The protests are getting louder in Amman, as websites go dark across the kingdom, more than 300 in all. Government officials say the new law protects citizens against slander and blackmail on unregulated websites. The controversial new requirements include a government license; a member of Jordan's press council on staff, a group that excludes electronic media journalists; and site owners being responsible for all content, including commentary posted in open discussions.

"The Internet is one of the only places that people have a voice that is outside of the gatekeepers of the government," said Daoud Kuttab, the founder of Amman.net, one of the blocked sites.

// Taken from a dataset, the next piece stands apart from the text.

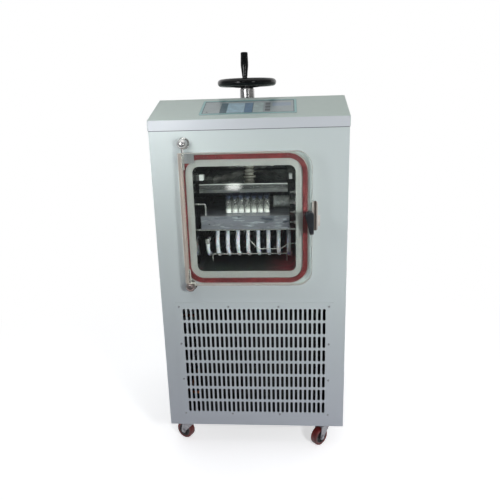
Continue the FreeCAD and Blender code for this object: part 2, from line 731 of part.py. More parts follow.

'Where Is Independent Media?"

He is a pioneer in Jordan's independent news culture, overseeing an electronic newsroom for more than a decade. He has joined other web publishers in an act of "electronic civil disobedience" by refusing to apply for a license.

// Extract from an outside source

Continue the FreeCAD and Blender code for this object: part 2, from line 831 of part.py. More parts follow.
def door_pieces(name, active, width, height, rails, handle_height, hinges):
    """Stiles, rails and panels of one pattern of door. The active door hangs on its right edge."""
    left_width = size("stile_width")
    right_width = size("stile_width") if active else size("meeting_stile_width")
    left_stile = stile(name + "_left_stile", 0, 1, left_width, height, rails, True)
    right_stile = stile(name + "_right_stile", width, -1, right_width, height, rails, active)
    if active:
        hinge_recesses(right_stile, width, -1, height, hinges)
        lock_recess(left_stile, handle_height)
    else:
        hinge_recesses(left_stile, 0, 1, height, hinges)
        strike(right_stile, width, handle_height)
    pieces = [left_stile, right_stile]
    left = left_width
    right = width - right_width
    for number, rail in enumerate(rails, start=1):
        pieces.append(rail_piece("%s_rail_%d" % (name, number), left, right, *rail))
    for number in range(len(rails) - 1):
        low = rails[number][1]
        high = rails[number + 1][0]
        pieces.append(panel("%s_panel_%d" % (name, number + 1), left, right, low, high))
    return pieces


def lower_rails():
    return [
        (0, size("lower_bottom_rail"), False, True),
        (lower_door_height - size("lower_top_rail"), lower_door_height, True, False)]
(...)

"Freedom of the press is something that Jordan and the king are trying to sell to the rest of the world," he says, but points out the country's major newspapers are owned by the government.

The major private newspapers are "owned by businessmen who are totally in bed with the government, so where is independent media?" he asks.

Kuttab charges that the new law is political, targeting online dissent.

The government imposed the new regulations amid rising dissent. The list of complaints includes high-level corruption and a faltering economy as electricity prices are set to rise. Jordan has been on the frontlines of the Syrian conflict, hosting more than a half million refugees, straining the country's meager resources.

The latest protests focus on the U.S. deployment of Patriot missile batteries, a squadron of F-16 fighter jets and more than 700 U.S. military personnel now based in Jordan. The White House described the deployment as protection against violent spillover from the war in Syria. The Web was one place where Jordanians could have a freewheeling discussion, much of it critical of government policy.

Self-Censorship

The new regulations don't include Internet giants like Google and Facebook. They also don't touch Jordanian bloggers like Nassem Tarawnah. His website, 7iber.com, is a platform for open discussion and debate. He escaped the ban, but joined the protest against a government regulation he believes sets a dangerous precedent.

"There is nothing to say that, a year from now, or two years from now, this is not going to affect a larger segment of the Internet," he says.

We meet in a café where young customers pay for frothy cappuccinos and logon to the Web for free. Jordan leads the region in Internet penetration with more than half the country online. The Facebook generation, more than a million Jordanians are Facebook users, is young, well-educated and Web savvy. They bypass the country's traditional media and read news and commentary online, Tarawnah says. He believes the intricate laws and regulations aim to create a culture of self-censorship.

"It's about pushing the offline culture of fear online," he says.

He's already seen online opinion dry up on his site since the government imposed the block on specific sites.

"It makes it even more difficult and challenging to get average people to say, speak up you can post it, it's safe, because that safety has kind of eroded," he says.

Eroding Press Freedom

Jordan's record on media freedom has been slipping for years, according to Freedom House, a U.S.-based organization that monitors media freedom around the world. The 2013 report card labels Jordan's media "not free" with a lower rating that Egypt, Tunisian and Libya.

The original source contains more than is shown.